The daily YouGov poll for the Sun has topline figures of CON 30%, LAB 34%, LDEM 6%, UKIP 18%, GRN 6%. YouGov’s average figures so far this month have been CON 33%, LAB 33%, LDEM 7%, UKIP 16% – so again, the Conservatives lower than usual, UKIP higher than usual.

None of the figures are different enough from recent polls to be sure the difference isn’t just normal sample variation, but the fact all three are showing a shift in the same direction (Conservatives down, UKIP up) means it’s possible we are seeing a bit of a publicity boost for UKIP following Rochester & Strood last week. Time will tell. Note also what it doesn’t show – any decrease in Labour’s support following several days of fussing about White Vans and Emily Thornberry.
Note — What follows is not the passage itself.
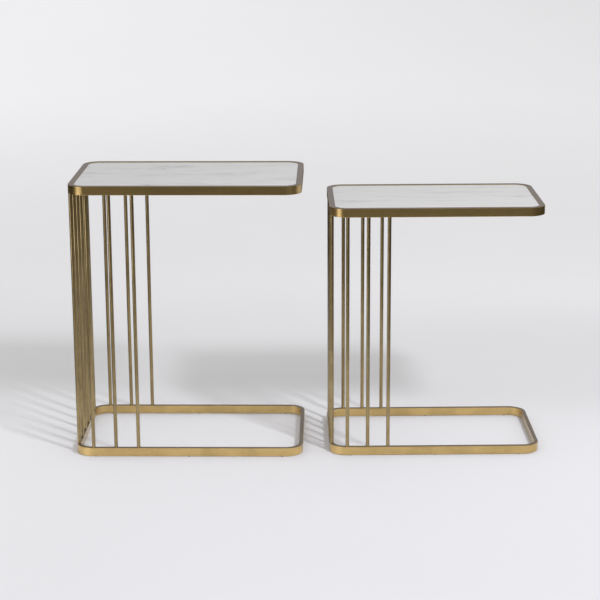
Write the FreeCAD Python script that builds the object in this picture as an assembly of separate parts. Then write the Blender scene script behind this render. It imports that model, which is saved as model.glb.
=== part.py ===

Full tabs for the YouGov/Sun on Sunday poll are now up here. The slightly larger sample than usual was to make sure they had a good sub-sample of Sun readers, which the Sun used in yesterday’s analysis of the poll to look at what their own readers thought. The Express, however, has decided to report the Sun reader crossbreak as a national poll – obviously it wins the coveted UKPR crap media reporting of polls award. Just to be crystal clear UKIP are not in second place in this poll. The headline figures for this poll were CON 33%, LAB 34%, LDEM 8%, UKIP 15%. The figures quoted in the Express relate only to respondents who read the Sun.


Sunday polls

There are three polls in this Sunday’s papers – Opinium in the Observer and two separate YouGov polls, one in the Sunday Times and one in the Sun on Sunday.

Opinium has topline voting intention figures of CON 30%(+1), LAB 33%(+1), LDEM 7%(-2), UKIP 19%(nc), GRN 4%(nc) (changes are from their last published voting intention figures a fortnight ago (tabs are here).

YouGov’s two sets of voting intention figures are CON 33%, LAB 34%, LDEM 8%, UKIP 15% in the Sun on Sunday poll, and CON 33%, LAB 33%, LDEM 7%, UKIP 16%, GRN 6% in the Sunday Times (Sun Times tabs are here, Sun on Sunday should be up tomorrow) – so still showing the two main parties very close to one another.